Et l'on retrouve de point de vue en mirador les mêmes co-touristes, que l'on salue chaque fois d'un Hi again ou d'un Re-bonjour. Enfin presque toujours : quand nous sommes arrivés au dernier poste, il y avait bien la voiture, vide, et un sac photo posé sur la margelle, mais les 2 petits jeunes que nous avions croisés plusieurs fois, n'étaient pas là. Pas de sentier. Derrière nous, la route par laquelle on était arrivé, et devant rien que le vide, le silence et un grand mystère.
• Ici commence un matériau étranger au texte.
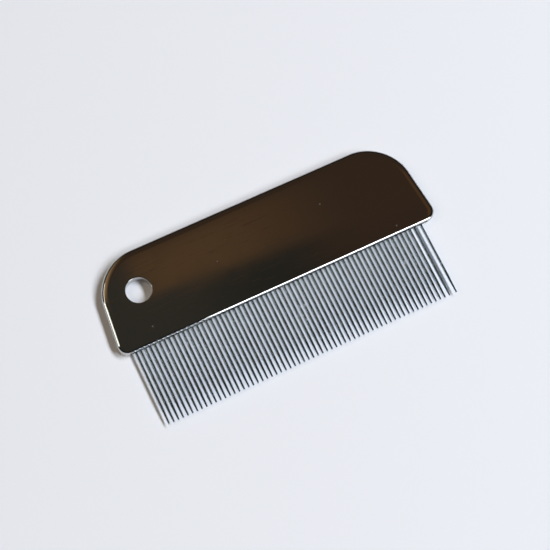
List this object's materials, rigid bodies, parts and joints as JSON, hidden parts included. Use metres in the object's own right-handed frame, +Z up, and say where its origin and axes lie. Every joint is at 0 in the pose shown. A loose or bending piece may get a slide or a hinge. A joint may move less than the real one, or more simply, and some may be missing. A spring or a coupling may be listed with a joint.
{
  "type": "flea comb",
  "caption": "Flat metal pocket comb with one row of fine round wire teeth in a folded mirror-bright back with a hang hole, for combing fleas and nits out of a pet's coat.",
  "frame": {"origin": "middle of the underside of the whole comb's box, with the comb lying flat: half way between the two ends, half way between the fold and the tooth tips, on the face that rests on a table", "axes": "+X along the row of teeth, away from the end with the hang hole; +Y across the comb from the tooth tips to the folded rear edge of the back, so the teeth point along -Y; +Z up, out of the broad upper face of the back"},
  "size_m": [0.0802, 0.0406, 0.0028],
  "materials": {
    "bright_plate": "bright nickel-chrome plate on folded steel sheet, mirror polished, with fine wiping scratches",
    "tooth_wire": "bright plated drawn steel wire, tapered and rounded at the tip",
    "strip_steel": "bare rolled steel strip with pressed grooves, hidden between the lips"
  },
  "bodies": {
    "root": {"back_shell": "bright_plate", "lower_clamp_strip": "strip_steel", "upper_clamp_strip": "strip_steel", "hairpin_teeth_01": "tooth_wire", "hairpin_teeth_02": "tooth_wire", "hairpin_teeth_03": "tooth_wire", "hairpin_teeth_04": "tooth_wire", "hairpin_teeth_05": "tooth_wire", "hairpin_teeth_06": "tooth_wire", "hairpin_teeth_07": "tooth_wire", "hairpin_teeth_08": "tooth_wire", "hairpin_teeth_09": "tooth_wire", "hairpin_teeth_10": "tooth_wire", "hairpin_teeth_11": "tooth_wire", "hairpin_teeth_12": "tooth_wire", "hairpin_teeth_13": "tooth_wire", "hairpin_teeth_14": "tooth_wire", "hairpin_teeth_15": "tooth_wire", "hairpin_teeth_16": "tooth_wire", "hairpin_teeth_17": "tooth_wire", "hairpin_teeth_18": "tooth_wire", "hairpin_teeth_19": "tooth_wire", "hairpin_teeth_20": "tooth_wire", "hairpin_teeth_21": "tooth_wire", "hairpin_teeth_22": "tooth_wire", "hairpin_teeth_23": "tooth_wire", "hairpin_teeth_24": "tooth_wire", "hairpin_teeth_25": "tooth_wire", "hairpin_teeth_26": "tooth_wire", "hairpin_teeth_27": "tooth_wire", "hairpin_teeth_28": "tooth_wire", "hairpin_teeth_29": "tooth_wire", "hairpin_teeth_30": "tooth_wire", "hairpin_teeth_31": "tooth_wire", "end_tooth": "tooth_wire"}
  },
  "joints": []
}
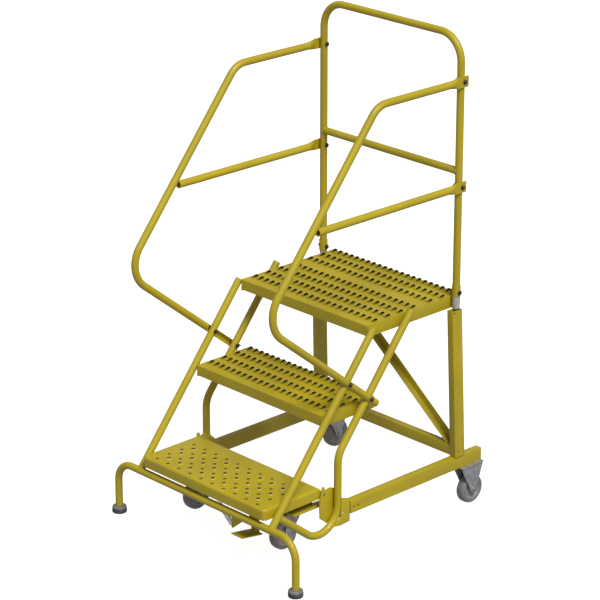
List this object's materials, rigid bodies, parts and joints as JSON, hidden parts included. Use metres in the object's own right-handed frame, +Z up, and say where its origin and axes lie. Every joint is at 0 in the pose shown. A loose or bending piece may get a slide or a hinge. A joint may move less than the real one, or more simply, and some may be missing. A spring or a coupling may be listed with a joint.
{
  "type": "mobile ladder stand",
  "caption": "Rolling ladder stand with perforated treads, a standing platform, tubular guard rail and handrails, leg feet in front, fixed casters behind and a hinged swivel-caster frame.",
  "frame": {"origin": "on the floor, at the centre of the outline seen from above", "axes": "+X to the user's right when facing the steps, +Y from the steps towards the back guard rail, +Z up"},
  "size_m": [0.9154, 0.993, 1.6627],
  "materials": {
    "yellow_paint": "semi-gloss yellow powder coat",
    "zinc": "zinc-plated steel",
    "dark_bolt": "black-oxide steel",
    "caster_steel": "zinc-plated pressed steel",
    "wheel_tyre": "grey moulded rubber tread",
    "wheel_hub": "grey moulded hub",
    "foot_rubber": "dark grey rubber",
    "foot_collar": "light grey collar"
  },
  "bodies": {
    "base": {"foot_cup_left": "foot_collar", "foot_cup_right": "foot_collar", "foot_pad_left": "foot_rubber", "foot_pad_right": "foot_rubber", "frame_hinge_rod": "zinc", "front_legs": "yellow_paint", "front_stringer_left": "yellow_paint", "front_stringer_right": "yellow_paint", "guard_mid_rail": "yellow_paint", "guard_rail": "yellow_paint", "guard_stub_bolts": "dark_bolt", "guard_stubs": "zinc", "guard_tab_bolts": "dark_bolt", "handrail_bolts": "dark_bolt", "handrail_left": "yellow_paint", "handrail_mid_left": "yellow_paint", "handrail_mid_right": "yellow_paint", "handrail_right": "yellow_paint", "middle_ends": "yellow_paint", "middle_tread": "yellow_paint", "pivot_plate_left": "yellow_paint", "pivot_plate_right": "yellow_paint", "platform_ends": "yellow_paint", "platform_front_plank": "yellow_paint", "platform_rear_plank": "yellow_paint", "rail_plates": "yellow_paint", "rear_axles": "zinc", "rear_brace": "yellow_paint", "rear_cross_rail": "yellow_paint", "rear_fork_left": "caster_steel", "rear_fork_right": "caster_steel", "rear_post_left": "yellow_paint", "rear_post_right": "yellow_paint", "rear_stringer_left": "yellow_paint", "rear_stringer_right": "yellow_paint", "side_rail_left": "yellow_paint", "side_rail_right": "yellow_paint", "spring_lug": "yellow_paint", "tread_hinge_pins": "zinc", "tread_spring": "zinc"},
    "tread": {"bottom_tread": "yellow_paint"},
    "caster_frame_body": {"caster_frame": "yellow_paint", "swivel_races": "caster_steel", "caster_kingpins": "zinc", "pedal_pin": "zinc"},
    "pedal": {"release_pedal": "yellow_paint"},
    "swivel_right": {"front_fork_right": "caster_steel", "front_wheel_right_axle": "zinc"},
    "front_wheel_right": {"front_wheel_right_tyre": "wheel_tyre", "front_wheel_right_hub": "wheel_hub"},
    "rear_wheel_right": {"rear_wheel_right_tyre": "wheel_tyre", "rear_wheel_right_hub": "wheel_hub"},
    "swivel_left": {"front_fork_left": "caster_steel", "front_wheel_left_axle": "zinc"},
    "front_wheel_left": {"front_wheel_left_tyre": "wheel_tyre", "front_wheel_left_hub": "wheel_hub"},
    "rear_wheel_left": {"rear_wheel_left_tyre": "wheel_tyre", "rear_wheel_left_hub": "wheel_hub"}
  },
  "joints": [
    {"name": "tread_tilt", "type": "hinge", "parent": "base", "child": "tread", "pos_m": [0, -0.224, 0.23], "axis": [1, 0, 0], "range_deg": [0, 2.4], "stiffness_Nm_per_rad": 400, "springref_deg": -3.44},
    {"name": "caster_frame_drop", "type": "hinge", "parent": "base", "child": "caster_frame_body", "pos_m": [0, -0.16, 0.19], "axis": [1, 0, 0], "range_deg": [0, 16], "stiffness_Nm_per_rad": 60, "springref_deg": -25.78},
    {"name": "pedal_press", "type": "hinge", "parent": "caster_frame_body", "child": "pedal", "pos_m": [0.164, -0.398, 0.163], "axis": [1, 0, 0], "range_deg": [0, 10], "stiffness_Nm_per_rad": 2, "springref_deg": -22.92},
    {"name": "caster_swivel_right", "type": "hinge", "parent": "caster_frame_body", "child": "swivel_right", "pos_m": [0.212, -0.284, 0.16], "axis": [0, 0, 1], "continuous": true},
    {"name": "front_wheel_spin_right", "type": "hinge", "parent": "swivel_right", "child": "front_wheel_right", "pos_m": [0.212, -0.319, 0.091], "axis": [1, 0, 0], "continuous": true},
    {"name": "rear_wheel_spin_right", "type": "hinge", "parent": "base", "child": "rear_wheel_right", "pos_m": [0.327, 0.4457, 0.0508], "axis": [1, 0, 0], "continuous": true},
    {"name": "caster_swivel_left", "type": "hinge", "parent": "caster_frame_body", "child": "swivel_left", "pos_m": [-0.212, -0.284, 0.16], "axis": [0, 0, 1], "continuous": true},
    {"name": "front_wheel_spin_left", "type": "hinge", "parent": "swivel_left", "child": "front_wheel_left", "pos_m": [-0.212, -0.319, 0.091], "axis": [1, 0, 0], "continuous": true},
    {"name": "rear_wheel_spin_left", "type": "hinge", "parent": "base", "child": "rear_wheel_left", "pos_m": [-0.327, 0.4457, 0.0508], "axis": [1, 0, 0], "continuous": true}
  ]
}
Un peu plus loin, on a vu tournoyer 3 grands rapaces que les rangers du parc nous ont identifié comme des Turkey Vultures. Je vous laisse chercher ce que c'est et vous faire votre propre histoire. Je me contente d'énumérer des FAITS.
L'insolite du Colorado National Monument, ce sont ces autres canyons, suspendus comme une vallée haute, côtoyant les canyons plus profonds. Et puis les canyons du Monument sont moins tortueux et moins longs que leurs collègues, offrant des perspectives sur la vallée et au-delà vers ces montagnes qui nous séparent de la vallée de Douglas Creek.
A très bientôt, pour de nouvelles aventures. Enfin, peut-être. Mais jusqu'à présent nous avons su nous en sortir et comme nous sommes inscrits au fil d'Ariane pour signaler au Ministère des affaires étrangères les détails de ce voyage périlleux, on nous retrouvera certainement, même si ce n'est pas en un seul morceau.